1889 . . . One of the earliest ad specialties to become a collectible
too, the advertising matchbook was first used by the Mendelson Opera Company.
By 1900, the matchbook was being widely used as a promotional vehicle.
1940s
. . . Around as a promotional product since 1908, the woodcased pencil
became quite famous during World War II when the Columbia Pencil Company
manufactured 2 million pencils to be dropped over occupied territory.

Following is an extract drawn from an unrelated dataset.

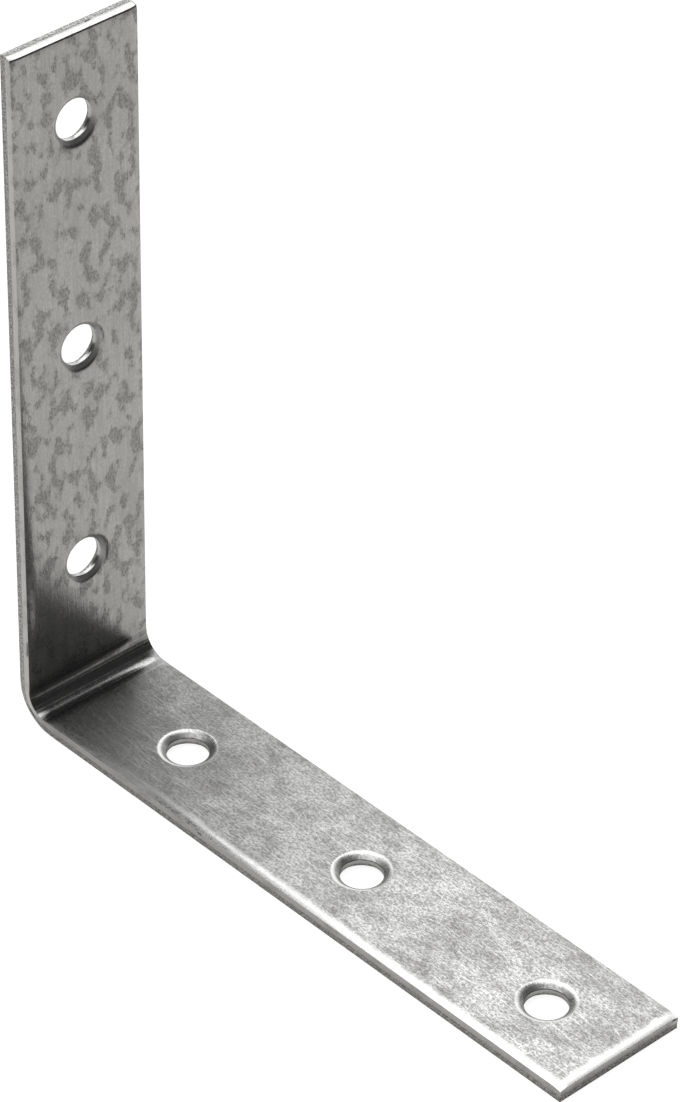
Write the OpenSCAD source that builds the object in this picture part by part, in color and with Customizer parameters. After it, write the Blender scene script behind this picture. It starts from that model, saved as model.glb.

These included those dropped over the Philippines bearing that now famous
quote of General Douglas McArthur, "I shall return." Still immensely popular,
pencils are categorized with all writing instruments, which make up 12.3
percent of the promotional products industry today.
1945
. . . The war's end meant an end to material rationing and a return
to more balanced manufacturing, but 1945 also marked a writing revolution
of sorts. An estimated 5,000 people gathered in front of Gimbel's in Manhattan
to lay out $12.50 for a Reynolds, the first commercially available ballpoint
pen in the country. Despite their waxy, slow-drying ink, 10,000 pens were
sold in six hours. Within five years, ballpoints became commonplace, shortly
eclipsing fountain pens as the preferred writing instrument. A natural
for imprinting, they remain one of the largest-selling promotional products.